Work to do>
Transcribe only the lines of the listing below from the one holding "nodes.update(hinge_nodes)" through the one holding "obj.parent = empty", inclusive, without any change.

Information supplied>
+ + + + + + +

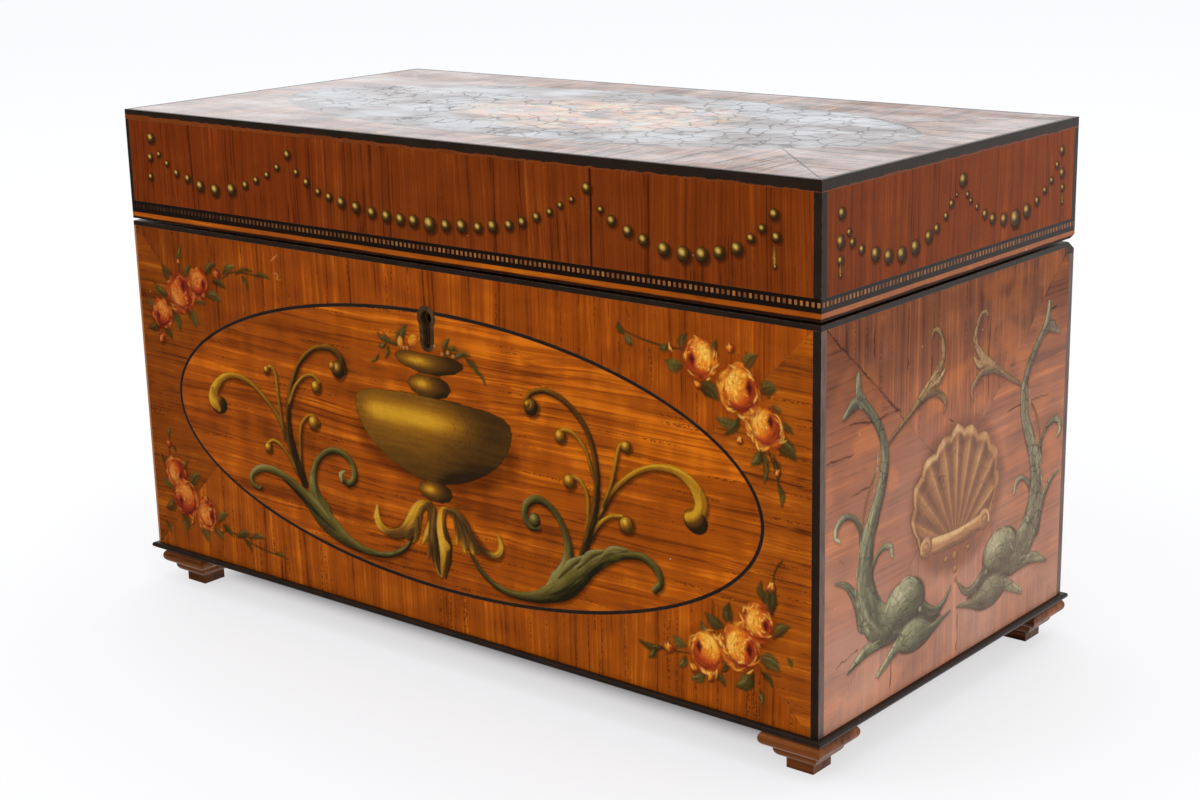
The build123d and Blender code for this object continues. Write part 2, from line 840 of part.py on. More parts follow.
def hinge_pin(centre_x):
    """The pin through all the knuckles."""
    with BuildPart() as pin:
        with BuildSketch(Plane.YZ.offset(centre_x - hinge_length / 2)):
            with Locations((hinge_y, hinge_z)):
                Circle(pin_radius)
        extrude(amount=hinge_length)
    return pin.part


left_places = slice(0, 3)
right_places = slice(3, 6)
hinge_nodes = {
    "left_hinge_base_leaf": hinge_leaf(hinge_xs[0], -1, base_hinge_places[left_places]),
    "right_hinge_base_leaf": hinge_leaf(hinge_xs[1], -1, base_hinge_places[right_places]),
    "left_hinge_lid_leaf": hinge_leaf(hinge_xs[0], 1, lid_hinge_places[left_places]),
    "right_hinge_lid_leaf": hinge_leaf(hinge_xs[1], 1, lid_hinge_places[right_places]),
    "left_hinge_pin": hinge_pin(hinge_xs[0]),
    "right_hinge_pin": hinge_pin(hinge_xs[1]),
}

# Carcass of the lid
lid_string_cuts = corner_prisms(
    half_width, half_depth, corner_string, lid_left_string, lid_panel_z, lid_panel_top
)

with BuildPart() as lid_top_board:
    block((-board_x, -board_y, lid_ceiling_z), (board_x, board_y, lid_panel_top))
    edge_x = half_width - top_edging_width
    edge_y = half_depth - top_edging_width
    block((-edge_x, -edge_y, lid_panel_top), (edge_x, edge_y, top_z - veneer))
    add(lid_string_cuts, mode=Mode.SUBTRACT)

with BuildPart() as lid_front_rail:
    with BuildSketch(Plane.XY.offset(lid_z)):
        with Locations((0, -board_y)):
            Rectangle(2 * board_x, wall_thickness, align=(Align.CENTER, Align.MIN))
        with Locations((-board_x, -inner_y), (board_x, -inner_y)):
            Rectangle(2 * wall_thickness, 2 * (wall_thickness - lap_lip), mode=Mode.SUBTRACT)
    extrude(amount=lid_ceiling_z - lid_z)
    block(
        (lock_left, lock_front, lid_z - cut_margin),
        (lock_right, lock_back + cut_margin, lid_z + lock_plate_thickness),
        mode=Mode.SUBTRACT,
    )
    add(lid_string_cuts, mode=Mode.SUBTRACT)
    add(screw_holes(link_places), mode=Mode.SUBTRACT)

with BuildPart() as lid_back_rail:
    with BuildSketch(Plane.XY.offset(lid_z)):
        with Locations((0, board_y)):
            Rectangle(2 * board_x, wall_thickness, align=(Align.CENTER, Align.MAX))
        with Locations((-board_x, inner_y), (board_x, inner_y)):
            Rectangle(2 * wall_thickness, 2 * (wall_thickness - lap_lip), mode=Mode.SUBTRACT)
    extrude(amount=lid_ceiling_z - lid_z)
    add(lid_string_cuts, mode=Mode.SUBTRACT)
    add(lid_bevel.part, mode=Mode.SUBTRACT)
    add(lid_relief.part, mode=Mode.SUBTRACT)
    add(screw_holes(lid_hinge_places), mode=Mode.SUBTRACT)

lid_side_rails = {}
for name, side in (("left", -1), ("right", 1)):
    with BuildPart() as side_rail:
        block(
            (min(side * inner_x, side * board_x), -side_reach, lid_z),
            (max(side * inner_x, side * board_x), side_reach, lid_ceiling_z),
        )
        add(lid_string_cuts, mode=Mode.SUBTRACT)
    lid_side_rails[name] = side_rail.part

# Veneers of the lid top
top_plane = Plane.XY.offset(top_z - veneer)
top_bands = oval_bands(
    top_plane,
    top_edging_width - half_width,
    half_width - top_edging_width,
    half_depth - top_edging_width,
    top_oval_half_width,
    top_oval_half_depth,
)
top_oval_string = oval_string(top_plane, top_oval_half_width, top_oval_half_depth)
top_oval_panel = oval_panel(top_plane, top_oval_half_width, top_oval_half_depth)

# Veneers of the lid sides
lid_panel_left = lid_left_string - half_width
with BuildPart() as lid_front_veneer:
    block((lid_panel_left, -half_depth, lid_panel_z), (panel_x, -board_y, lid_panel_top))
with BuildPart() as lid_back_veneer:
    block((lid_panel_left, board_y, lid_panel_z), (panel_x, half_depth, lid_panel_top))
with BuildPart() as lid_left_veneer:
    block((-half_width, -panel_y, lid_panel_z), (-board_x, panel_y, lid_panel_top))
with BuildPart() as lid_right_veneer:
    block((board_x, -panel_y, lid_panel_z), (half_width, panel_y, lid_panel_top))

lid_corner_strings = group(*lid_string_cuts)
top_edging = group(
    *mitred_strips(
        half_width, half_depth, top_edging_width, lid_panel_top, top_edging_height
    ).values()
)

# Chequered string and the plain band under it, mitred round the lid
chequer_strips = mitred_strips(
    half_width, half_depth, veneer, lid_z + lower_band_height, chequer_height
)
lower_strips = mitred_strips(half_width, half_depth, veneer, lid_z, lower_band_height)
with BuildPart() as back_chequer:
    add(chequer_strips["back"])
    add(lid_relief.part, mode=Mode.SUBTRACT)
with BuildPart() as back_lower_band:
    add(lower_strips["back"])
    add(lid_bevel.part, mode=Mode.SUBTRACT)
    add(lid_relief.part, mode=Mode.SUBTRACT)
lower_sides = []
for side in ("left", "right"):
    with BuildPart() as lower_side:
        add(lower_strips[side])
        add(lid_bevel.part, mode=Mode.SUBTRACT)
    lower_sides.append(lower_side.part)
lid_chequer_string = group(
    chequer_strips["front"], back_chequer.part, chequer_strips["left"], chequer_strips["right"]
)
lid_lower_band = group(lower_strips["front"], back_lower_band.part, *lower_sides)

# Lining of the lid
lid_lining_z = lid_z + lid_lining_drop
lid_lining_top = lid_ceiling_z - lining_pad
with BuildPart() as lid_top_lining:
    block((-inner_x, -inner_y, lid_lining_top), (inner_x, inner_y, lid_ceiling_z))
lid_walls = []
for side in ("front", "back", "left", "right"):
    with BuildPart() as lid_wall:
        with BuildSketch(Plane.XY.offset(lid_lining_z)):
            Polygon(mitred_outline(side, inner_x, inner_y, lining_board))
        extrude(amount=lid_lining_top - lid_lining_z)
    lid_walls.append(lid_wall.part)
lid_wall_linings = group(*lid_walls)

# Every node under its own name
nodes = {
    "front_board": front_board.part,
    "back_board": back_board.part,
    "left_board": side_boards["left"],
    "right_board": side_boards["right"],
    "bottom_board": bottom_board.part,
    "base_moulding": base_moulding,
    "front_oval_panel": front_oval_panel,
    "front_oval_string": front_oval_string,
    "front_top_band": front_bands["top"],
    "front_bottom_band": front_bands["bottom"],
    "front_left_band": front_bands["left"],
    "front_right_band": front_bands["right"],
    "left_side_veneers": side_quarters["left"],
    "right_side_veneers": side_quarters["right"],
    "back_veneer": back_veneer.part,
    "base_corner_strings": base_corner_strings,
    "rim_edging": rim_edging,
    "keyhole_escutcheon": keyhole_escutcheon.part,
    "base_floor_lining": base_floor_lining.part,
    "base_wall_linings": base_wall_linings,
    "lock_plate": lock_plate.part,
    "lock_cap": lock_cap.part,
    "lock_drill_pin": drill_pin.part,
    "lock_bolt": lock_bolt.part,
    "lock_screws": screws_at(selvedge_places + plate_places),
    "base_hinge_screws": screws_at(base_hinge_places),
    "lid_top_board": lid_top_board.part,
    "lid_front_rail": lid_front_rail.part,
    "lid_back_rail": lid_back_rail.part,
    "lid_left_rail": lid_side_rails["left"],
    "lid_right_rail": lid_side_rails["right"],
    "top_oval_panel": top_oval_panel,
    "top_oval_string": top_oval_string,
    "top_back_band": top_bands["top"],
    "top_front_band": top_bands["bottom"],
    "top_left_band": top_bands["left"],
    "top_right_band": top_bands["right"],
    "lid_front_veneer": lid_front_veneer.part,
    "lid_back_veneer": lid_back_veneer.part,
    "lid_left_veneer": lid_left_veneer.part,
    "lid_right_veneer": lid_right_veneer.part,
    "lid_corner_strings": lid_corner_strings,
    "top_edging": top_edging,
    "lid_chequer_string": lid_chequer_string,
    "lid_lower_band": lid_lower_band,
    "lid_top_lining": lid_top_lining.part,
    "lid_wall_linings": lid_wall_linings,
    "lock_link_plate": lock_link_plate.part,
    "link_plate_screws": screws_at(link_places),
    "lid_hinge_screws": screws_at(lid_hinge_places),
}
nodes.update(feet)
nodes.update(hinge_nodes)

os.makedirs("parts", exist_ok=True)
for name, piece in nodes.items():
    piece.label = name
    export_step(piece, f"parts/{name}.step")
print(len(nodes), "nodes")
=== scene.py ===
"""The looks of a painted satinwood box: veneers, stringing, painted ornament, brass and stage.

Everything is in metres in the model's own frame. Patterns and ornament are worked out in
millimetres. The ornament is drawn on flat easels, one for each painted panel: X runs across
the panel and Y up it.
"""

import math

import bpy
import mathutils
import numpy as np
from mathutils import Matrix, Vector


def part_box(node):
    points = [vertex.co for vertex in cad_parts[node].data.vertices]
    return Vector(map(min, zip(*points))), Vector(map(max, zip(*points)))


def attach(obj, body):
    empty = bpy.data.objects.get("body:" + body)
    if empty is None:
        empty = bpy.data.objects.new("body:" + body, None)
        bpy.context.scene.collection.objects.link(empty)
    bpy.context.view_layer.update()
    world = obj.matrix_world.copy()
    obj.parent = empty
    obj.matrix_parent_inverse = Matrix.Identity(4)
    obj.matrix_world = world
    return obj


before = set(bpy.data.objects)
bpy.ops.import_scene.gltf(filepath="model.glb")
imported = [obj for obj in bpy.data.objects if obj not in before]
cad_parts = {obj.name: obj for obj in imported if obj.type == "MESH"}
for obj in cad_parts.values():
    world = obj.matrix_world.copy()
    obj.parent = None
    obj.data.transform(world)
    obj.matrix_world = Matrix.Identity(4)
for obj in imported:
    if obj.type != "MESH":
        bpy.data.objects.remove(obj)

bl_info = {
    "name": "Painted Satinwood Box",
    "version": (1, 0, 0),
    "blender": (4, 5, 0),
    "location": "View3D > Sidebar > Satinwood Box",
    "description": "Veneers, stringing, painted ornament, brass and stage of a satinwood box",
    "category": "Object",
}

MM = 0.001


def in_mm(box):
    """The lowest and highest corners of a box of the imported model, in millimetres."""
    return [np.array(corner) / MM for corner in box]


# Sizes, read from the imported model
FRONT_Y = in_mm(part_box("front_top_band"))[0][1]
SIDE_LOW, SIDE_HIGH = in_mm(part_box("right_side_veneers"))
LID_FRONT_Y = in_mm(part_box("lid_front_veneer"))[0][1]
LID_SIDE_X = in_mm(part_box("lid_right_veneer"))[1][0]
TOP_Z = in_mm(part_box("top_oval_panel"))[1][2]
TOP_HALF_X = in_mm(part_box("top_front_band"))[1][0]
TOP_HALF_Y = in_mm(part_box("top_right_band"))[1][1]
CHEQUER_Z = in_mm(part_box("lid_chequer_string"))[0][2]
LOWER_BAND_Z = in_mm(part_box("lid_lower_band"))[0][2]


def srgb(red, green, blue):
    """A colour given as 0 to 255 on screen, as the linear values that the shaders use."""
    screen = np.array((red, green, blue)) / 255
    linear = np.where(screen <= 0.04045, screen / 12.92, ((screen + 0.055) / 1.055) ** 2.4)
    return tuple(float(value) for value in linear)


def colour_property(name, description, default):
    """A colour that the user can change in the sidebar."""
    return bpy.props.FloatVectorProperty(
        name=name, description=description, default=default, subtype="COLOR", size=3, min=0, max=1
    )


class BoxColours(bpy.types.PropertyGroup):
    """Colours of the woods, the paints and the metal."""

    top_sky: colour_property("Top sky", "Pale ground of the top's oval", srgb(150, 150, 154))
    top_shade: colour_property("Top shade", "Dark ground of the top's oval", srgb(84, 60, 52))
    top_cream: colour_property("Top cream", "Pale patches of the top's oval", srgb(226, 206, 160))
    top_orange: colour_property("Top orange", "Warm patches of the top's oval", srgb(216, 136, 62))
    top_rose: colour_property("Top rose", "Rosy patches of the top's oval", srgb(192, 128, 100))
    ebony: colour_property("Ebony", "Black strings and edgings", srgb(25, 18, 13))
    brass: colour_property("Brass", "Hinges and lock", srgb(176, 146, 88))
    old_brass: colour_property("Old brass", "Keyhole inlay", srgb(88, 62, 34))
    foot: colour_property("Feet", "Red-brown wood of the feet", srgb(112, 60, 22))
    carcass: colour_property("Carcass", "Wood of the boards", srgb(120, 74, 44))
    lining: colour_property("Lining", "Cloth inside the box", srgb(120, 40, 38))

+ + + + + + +

Result>
nodes.update(hinge_nodes)

os.makedirs("parts", exist_ok=True)
for name, piece in nodes.items():
    piece.label = name
    export_step(piece, f"parts/{name}.step")
print(len(nodes), "nodes")
=== scene.py ===
"""The looks of a painted satinwood box: veneers, stringing, painted ornament, brass and stage.

Everything is in metres in the model's own frame. Patterns and ornament are worked out in
millimetres. The ornament is drawn on flat easels, one for each painted panel: X runs across
the panel and Y up it.
"""

import math

import bpy
import mathutils
import numpy as np
from mathutils import Matrix, Vector


def part_box(node):
    points = [vertex.co for vertex in cad_parts[node].data.vertices]
    return Vector(map(min, zip(*points))), Vector(map(max, zip(*points)))


def attach(obj, body):
    empty = bpy.data.objects.get("body:" + body)
    if empty is None:
        empty = bpy.data.objects.new("body:" + body, None)
        bpy.context.scene.collection.objects.link(empty)
    bpy.context.view_layer.update()
    world = obj.matrix_world.copy()
    obj.parent = empty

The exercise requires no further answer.